The Association Between Natural Amenities, Rural Population Growth, and Long-Term Residents' Economic Weil-Being*


  • *

    This research has been funded by the United States Department of Agriculture, National Research Initiative, Grant Number: 2003–35401-13888. These analyses are based on manuscripts presented at the Rural Sociological Society Annual Meeting, August 2004 (Sacramento, CA) and the American Sociological Association Annual Meeting, August 2004 (San Francisco, CA). Direct correspondence to: Lori M. Hunter, University of Colorado, Institute of Behavioral Science, Program on Environment and Behavior, Campus Box 468, Boulder, CO USA 80309; 303–492-1006; e-mail:


Abstract  Population growth in rural areas characterized by high levels of natural amenities has recently received substantial research attention. A noted concern with amenity-driven rural population growth is its potential to raise local costs-of-living while yielding only low-wage service sector employment for long-term residents. The work presented here empirically models long-term rural residents' economic well-being, making use of longitudinal data from the Panel Study of Income Dynamics.

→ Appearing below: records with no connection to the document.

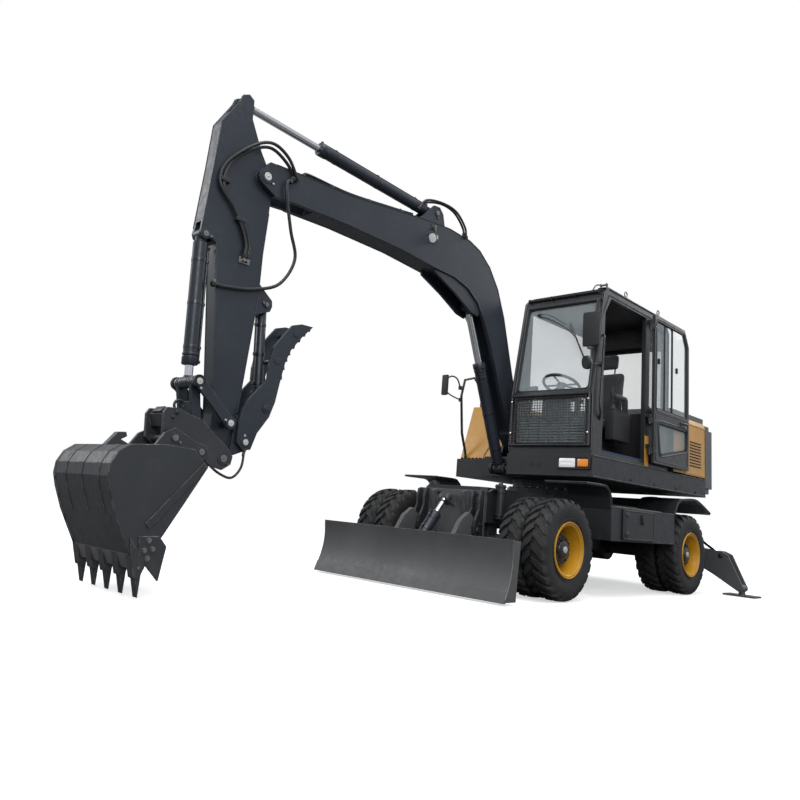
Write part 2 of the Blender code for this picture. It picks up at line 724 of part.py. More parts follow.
def toolbox_door(side):
    """A door that closes over the opening, with its hinge barrel along its front edge."""
    x, y, _ = toolbox_hinge(side)
    low, high = span(side, SIDE_OUTER_X + SEAT_GAP, SIDE_OUTER_X + SEAT_GAP + DOOR_PLATE)
    margin = TOOLBOX_DOOR_MARGIN / 2
    leaf = box(
        (low, y, TOOLBOX_BOTTOM + margin),
        (high, TOOLBOX_DOOR_REAR_Y + margin, TOOLBOX_TOP - margin),
    )
    barrel = rod((x, y, TOOLBOX_BOTTOM + margin), (x, y, TOOLBOX_TOP - margin), DOOR_HINGE_RADIUS)
    return combine(leaf, [barrel])


def blade_bracket():
    """A ribbed plate on the chassis front, with lugs for the blade's arms and cylinder."""
    rear = FRAME_FRONT_Y - SEAT_GAP
    front = rear - BRACKET_PLATE
    wide = BRACKET_HALF_WIDTH
    shape = box((-wide, front, BRACKET_BOTTOM), (wide, rear, BRACKET_TOP))
    joined = []
    y, z = BLADE_PIVOT[1], BLADE_PIVOT[2]
    lug = [
        (front + OVERRUN, z + BLADE_LUG_RADIUS * 2),
        *arc((y, z), BLADE_LUG_RADIUS, 110, 250, 6),
        (front + OVERRUN, z - BLADE_LUG_RADIUS),
    ]
    for side in (-1, 1):
        gap = BLADE_ARM_WIDTH / 2 + CLEAR / 2
        for inner in (BLADE_ARM_X - gap - BLADE_LUG_WIDTH, BLADE_ARM_X + gap):
            low, high = span(side, inner, inner + BLADE_LUG_WIDTH)
            joined.append(plate(lug, low, high))
        low, high = span(side, BLADE_ARM_X - gap - BLADE_LUG_WIDTH, BLADE_ARM_X + gap + BLADE_LUG_WIDTH)
        joined.append(rod((low, y, z), (high, y, z), BLADE_PIN_RADIUS))
        rib_low, rib_high = span(side, BLADE_ARM_X / 2, BLADE_ARM_X / 2 + BRACKET_PLATE)
        rib_front = front - BRACKET_PLATE * 3
        rib = [(front + OVERRUN, BRACKET_TOP), (rib_front, BRACKET_TOP - BRACKET_PLATE), (front + OVERRUN, z)]
        joined.append(plate(rib, rib_low, rib_high))
    x, y, z = BLADE_CYLINDER_TOP
    ear_radius = BLADE_CYLINDER_PIN + EYE_RING
    ear = [
        (front + OVERRUN, z + ear_radius),
        *arc((y, z), ear_radius, 90, 270, 6),
        (front + OVERRUN, z - ear_radius * 2),
    ]
    gap = CYLINDER_EYE_HALF_WIDTH + CLEAR / 2
    for side in (-1, 1):
        low, high = span(side, gap, gap + CYLINDER_EAR_WIDTH)
        joined.append(plate(ear, low, high))
    return combine(shape, joined)


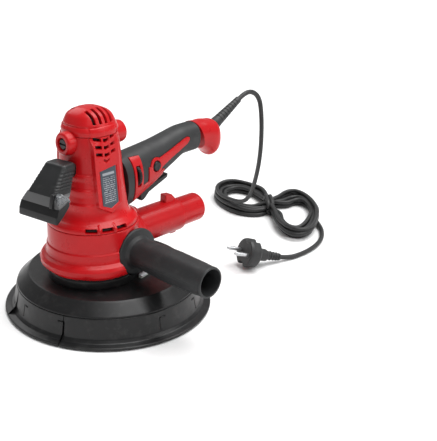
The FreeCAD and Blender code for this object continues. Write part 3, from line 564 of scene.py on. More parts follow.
# ------------------------------------------------------------------ cord and plug
CORD_DROP = [(209.9, 0, 192.7), (223.1, 0, 199.7), (237.9, -1, 197.6), (248, -2, 187.5), (252, -2.5, 171),
             (256, -1.5, 149), (263.5, 4, 121), (273.5, 14, 92), (286, 29, 62.5), (298, 44, 38),
             (300, 60, 21)]
CORD_TAIL = [(386, 4, 4.5), (361, -17, 5), (351, -33, 4), (337, -49.5, 3), (318, -63.5, 3), (296, -73.5, 3),
             (272, -78, 3),
             (250, -78, 3), (232, -75, 3.4), (219.1, -69.8, 6.5)]
WAIST = (346.0, 49.0)
# each lobe of the hank: middle, half length, half width, heading, bulge to the waist, start and sweep
LOBES = (((346.0, 97.0), 60.0, 37.0, 62.0, 0.0, 188.0, 276.0),
         ((351.0, 0.0), 82.0, 26.5, 36.0, 9.0, 50.0, 316.0))


PLUG_SPOT = (180.0, -54.0, 19.0)
PLUG_AIM = (-0.889, 0.359, 0.284)
PLUG_ACROSS = (0.375, 0.927, 0.0)


def lobe_points(lobe, turn):
    """One turn's way round a lobe, clockwise.

    An ellipse that bulges towards the waist, shrunk and swung a little from turn to turn.
    """
    middle, long, short, heading, bulge, start, sweep = lobe
    shrink = 1.0 - 0.145 * (turn % 3) - 0.03 * (turn // 3)
    t = np.radians(np.linspace(start, start - sweep, 13))
    u = shrink * long * np.cos(t)
    v = shrink * (short * np.sin(t) + bulge * (1 + np.sin(t)) / 2)
    swing = math.radians(heading + 4.0 * math.sin(2.3 * turn))
    return np.stack([middle[0] + u * math.cos(swing) - v * math.sin(swing),
                     middle[1] + u * math.sin(swing) + v * math.cos(swing)], -1)


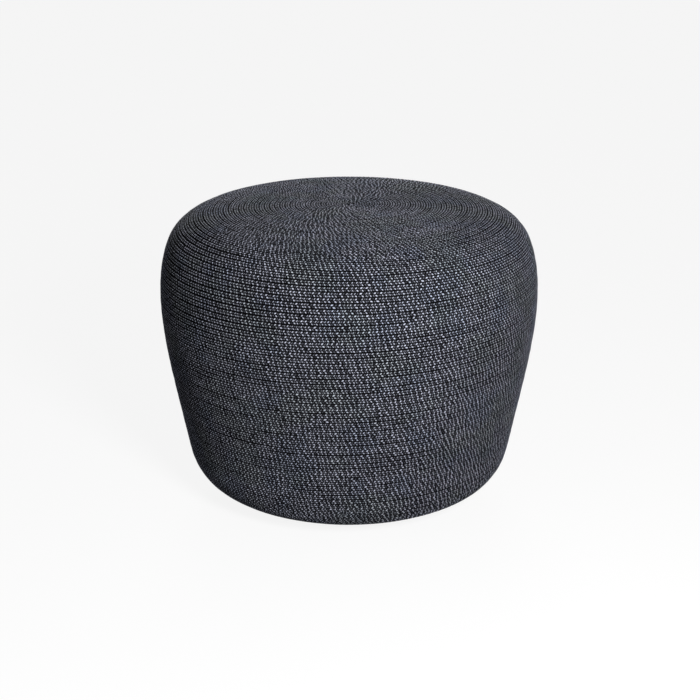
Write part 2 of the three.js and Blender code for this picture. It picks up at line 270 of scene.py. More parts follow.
# %% [markdown]
# ## The cord's section
# Cut through, the cord is a plump oblong. Its outer face has two swellings side by side, one for
# each column of stitches, with a shallow groove between them and a deep one to the next turn. The
# hidden inner face is flat. Few points have to do, because each of them is swept along the whole
# cord and comes back in every one of its eighty thousand rings.
# X is the place across the cord, from -1 to 1, and Y is the depth under the outline, from 0 to 1.

# %% Section
SECTION_HALF_SHARES = [(0, 0.07), (0.27, 0.015), (0.55, 0), (0.82, 0.06), (1, 0.3), (0.8, 1)]

other_half = [(-across, depth) for across, depth in SECTION_HALF_SHARES[:0:-1]]
corners = [(across, depth, 0) for across, depth in SECTION_HALF_SHARES + other_half]
section, line = new_curve("cord_section", "POLY", corners)
line.use_cyclic_u = True
section_sides = len(corners)
print("section:", section_sides, "sides")

# %% [markdown]
# ## The winding as a node tree
# The tree works in three steps. It makes a guide, the cord's centre line, one point for each small
# step of turn. It makes a straight tube with the right number of rings. Then it asks, for each
# point of the tube, how far along the cord it lies, looks up the turn there on the guide, and puts
# the point at its reach along the outline and its depth under it.
# Points carry numbers from one step to the next: those of the guide carry their turn, and those of
# the tube carry their ring and their place in the section.

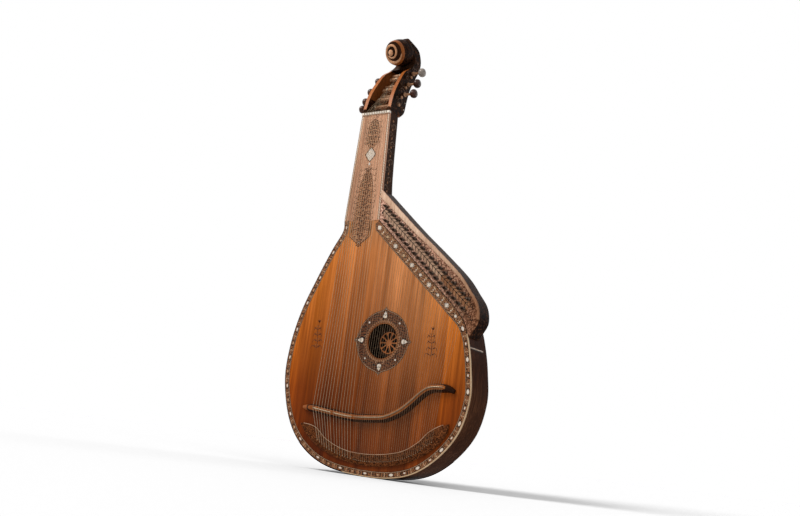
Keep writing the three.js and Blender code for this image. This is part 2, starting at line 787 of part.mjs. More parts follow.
// Head: lofted stem, trough between two cheeks, peg holes and the snail
function makeHead() {
  const rings = [];
  for (let i = 0; i <= head_steps; i++) {
    const share = i / head_steps;
    const corner = head_edge_radius * (1 + share ** head_rounding_power);
    rings.push(headRing(share, 0, 1, 0, corner));
  }
  let head = solid(loft(rings));
  const cuts = [];
  const [from, to] = trough_shares;
  for (let i = 0; i <= trough_steps; i++) {
    const share = THREE.MathUtils.lerp(from, to, i / trough_steps);
    const floorShare = THREE.MathUtils.lerp(trough_root_depth_share, trough_depth_share, Math.min(1, i / 2));
    cuts.push(headRing(share, -cut_overrun, floorShare, cheek_thickness, cheek_thickness / 2));
  }
  head = head.subtract(solid(loft(cuts)));
  head = head.add(makeSnail());
  for (const peg of pegPlaces()) head = head.subtract(pegHole(peg));
  return geometryOf(head);
}

// Outer edge of the wing, from beside the neck round to its tip
const wing_edge = wing_outline_shares.map(([alongShare, acrossShare]) => (
  besideShoulder(alongShare * shoulder_length, acrossShare * wing_width)));

// Pin places: an outer row, and an inner row midway between the strings of the outer one
function pinPlaces() {
  const outer = [];
  const [from, to] = outer_row_shares;
  for (let i = 0; i < outer_pins; i++) {
    const along = THREE.MathUtils.lerp(from, to, i / (outer_pins - 1)) * shoulder_length;
    outer.push({ place: besideShoulder(along, outer_row_distance), order: 2 * i });
  }
  const crossings = outer.map(({ place: pin, order }) => {
    const saddle = treblePlace(order);
    const path = saddle.clone().sub(pin);
    const start = pin.clone().sub(shoulder_top).dot(shoulder_across);
    const fall = path.dot(shoulder_across);
    return pin.clone().addScaledVector(path, (inner_row_distance - start) / fall);
  });
  const inner = [];
  for (let i = 0; i < inner_pins; i++) {
    inner.push({ place: crossings[i].clone().lerp(crossings[i + 1], 0.5), order: 2 * i + 1 });
  }
  return { outer, inner };
}

// Bridge line along the soundboard
const bridge_line = smooth(bridge_line_shares.map(place), bridge_steps);

// Place of a treble string on its saddle
function treblePlace(order) {
  const [from, to] = treble_saddle_shares;
  const margin = 2 * saddle_radius;
  const last = outer_pins + inner_pins - 1;
  const x = THREE.MathUtils.lerp(from * body_width + margin, to * body_width - margin, order / last);
  return new THREE.Vector2(x, lineHeight(bridge_line, x));
}

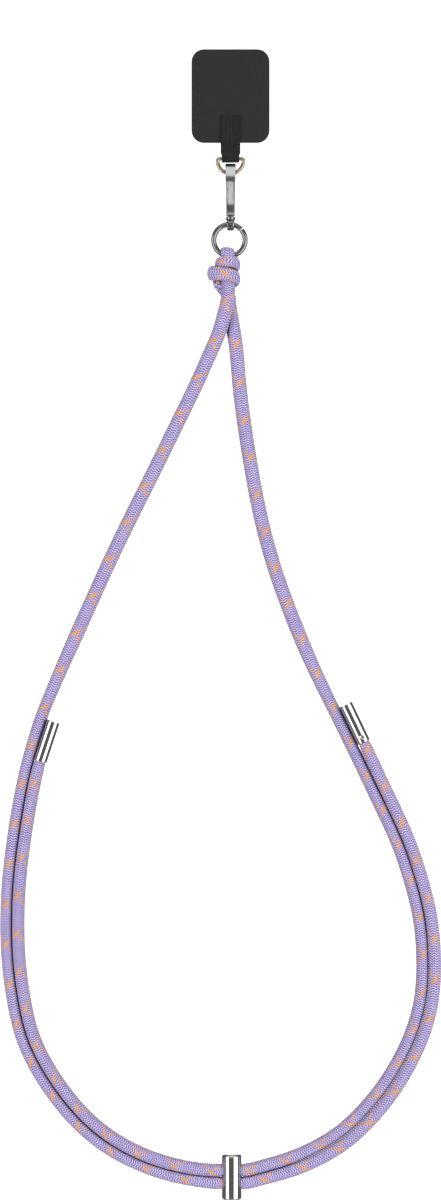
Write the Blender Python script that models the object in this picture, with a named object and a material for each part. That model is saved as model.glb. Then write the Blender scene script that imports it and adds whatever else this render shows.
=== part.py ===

In general, the results suggest that long-term rural families residing in high-growth amenity and recreation areas tend to have higher annual incomes than do their counterparts in non-growth amenity/recreation areas, regardless of the sex, race, or age of the family head. However, higher costs-of-living in these areas supplant any relative gains in income. As such, these analyses provide empirical evidence of patterns inferred by earlier anecdotal evidence and case studies.